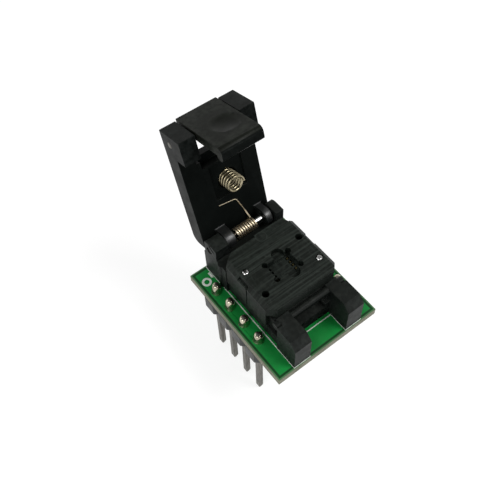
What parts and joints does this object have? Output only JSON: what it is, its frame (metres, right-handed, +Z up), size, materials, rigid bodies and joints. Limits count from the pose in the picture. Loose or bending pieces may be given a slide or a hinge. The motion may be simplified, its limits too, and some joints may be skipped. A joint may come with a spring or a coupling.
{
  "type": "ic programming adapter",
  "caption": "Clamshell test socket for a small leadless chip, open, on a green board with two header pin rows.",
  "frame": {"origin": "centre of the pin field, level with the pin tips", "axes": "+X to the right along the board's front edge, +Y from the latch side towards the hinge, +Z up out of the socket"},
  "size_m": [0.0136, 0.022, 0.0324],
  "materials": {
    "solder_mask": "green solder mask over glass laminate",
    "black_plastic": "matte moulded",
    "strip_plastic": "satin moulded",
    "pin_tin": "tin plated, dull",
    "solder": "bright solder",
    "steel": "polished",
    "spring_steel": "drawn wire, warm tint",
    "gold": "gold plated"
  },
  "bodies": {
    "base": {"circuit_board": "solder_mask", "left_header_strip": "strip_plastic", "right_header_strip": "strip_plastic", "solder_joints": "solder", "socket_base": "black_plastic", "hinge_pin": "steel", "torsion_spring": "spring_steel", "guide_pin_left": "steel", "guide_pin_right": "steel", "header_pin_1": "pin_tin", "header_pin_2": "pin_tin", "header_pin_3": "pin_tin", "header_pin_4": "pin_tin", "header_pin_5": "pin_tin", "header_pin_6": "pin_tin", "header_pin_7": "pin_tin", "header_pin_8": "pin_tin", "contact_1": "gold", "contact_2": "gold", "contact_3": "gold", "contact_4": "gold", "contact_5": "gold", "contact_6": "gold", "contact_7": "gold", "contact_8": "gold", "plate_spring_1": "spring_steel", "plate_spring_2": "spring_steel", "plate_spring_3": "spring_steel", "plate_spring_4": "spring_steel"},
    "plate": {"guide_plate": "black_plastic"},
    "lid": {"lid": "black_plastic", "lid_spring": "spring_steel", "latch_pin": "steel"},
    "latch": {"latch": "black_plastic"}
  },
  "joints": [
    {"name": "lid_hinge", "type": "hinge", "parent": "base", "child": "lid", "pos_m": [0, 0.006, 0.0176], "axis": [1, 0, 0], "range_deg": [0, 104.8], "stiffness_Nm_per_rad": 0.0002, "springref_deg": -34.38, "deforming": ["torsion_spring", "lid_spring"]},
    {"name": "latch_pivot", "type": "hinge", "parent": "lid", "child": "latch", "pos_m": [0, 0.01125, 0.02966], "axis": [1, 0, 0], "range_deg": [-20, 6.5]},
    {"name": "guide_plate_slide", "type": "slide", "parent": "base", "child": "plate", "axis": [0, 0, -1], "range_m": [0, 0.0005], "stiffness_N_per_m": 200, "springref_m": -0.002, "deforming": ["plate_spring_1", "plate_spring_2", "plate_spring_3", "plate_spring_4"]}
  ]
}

===

**OBJECTIVE:**
Recopy the whole listing exactly.

**RESULT OF THE TASK:**
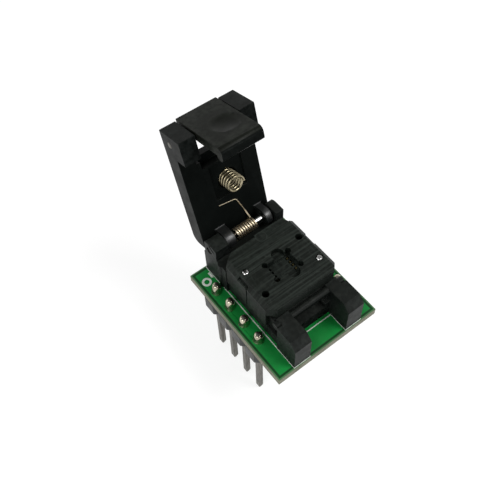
What parts and joints does this object have? Output only JSON: what it is, its frame (metres, right-handed, +Z up), size, materials, rigid bodies and joints. Limits count from the pose in the picture. Loose or bending pieces may be given a slide or a hinge. The motion may be simplified, its limits too, and some joints may be skipped. A joint may come with a spring or a coupling.
{
  "type": "ic programming adapter",
  "caption": "Clamshell test socket for a small leadless chip, open, on a green board with two header pin rows.",
  "frame": {"origin": "centre of the pin field, level with the pin tips", "axes": "+X to the right along the board's front edge, +Y from the latch side towards the hinge, +Z up out of the socket"},
  "size_m": [0.0136, 0.022, 0.0324],
  "materials": {
    "solder_mask": "green solder mask over glass laminate",
    "black_plastic": "matte moulded",
    "strip_plastic": "satin moulded",
    "pin_tin": "tin plated, dull",
    "solder": "bright solder",
    "steel": "polished",
    "spring_steel": "drawn wire, warm tint",
    "gold": "gold plated"
  },
  "bodies": {
    "base": {"circuit_board": "solder_mask", "left_header_strip": "strip_plastic", "right_header_strip": "strip_plastic", "solder_joints": "solder", "socket_base": "black_plastic", "hinge_pin": "steel", "torsion_spring": "spring_steel", "guide_pin_left": "steel", "guide_pin_right": "steel", "header_pin_1": "pin_tin", "header_pin_2": "pin_tin", "header_pin_3": "pin_tin", "header_pin_4": "pin_tin", "header_pin_5": "pin_tin", "header_pin_6": "pin_tin", "header_pin_7": "pin_tin", "header_pin_8": "pin_tin", "contact_1": "gold", "contact_2": "gold", "contact_3": "gold", "contact_4": "gold", "contact_5": "gold", "contact_6": "gold", "contact_7": "gold", "contact_8": "gold", "plate_spring_1": "spring_steel", "plate_spring_2": "spring_steel", "plate_spring_3": "spring_steel", "plate_spring_4": "spring_steel"},
    "plate": {"guide_plate": "black_plastic"},
    "lid": {"lid": "black_plastic", "lid_spring": "spring_steel", "latch_pin": "steel"},
    "latch": {"latch": "black_plastic"}
  },
  "joints": [
    {"name": "lid_hinge", "type": "hinge", "parent": "base", "child": "lid", "pos_m": [0, 0.006, 0.0176], "axis": [1, 0, 0], "range_deg": [0, 104.8], "stiffness_Nm_per_rad": 0.0002, "springref_deg": -34.38, "deforming": ["torsion_spring", "lid_spring"]},
    {"name": "latch_pivot", "type": "hinge", "parent": "lid", "child": "latch", "pos_m": [0, 0.01125, 0.02966], "axis": [1, 0, 0], "range_deg": [-20, 6.5]},
    {"name": "guide_plate_slide", "type": "slide", "parent": "base", "child": "plate", "axis": [0, 0, -1], "range_m": [0, 0.0005], "stiffness_N_per_m": 200, "springref_m": -0.002, "deforming": ["plate_spring_1", "plate_spring_2", "plate_spring_3", "plate_spring_4"]}
  ]
}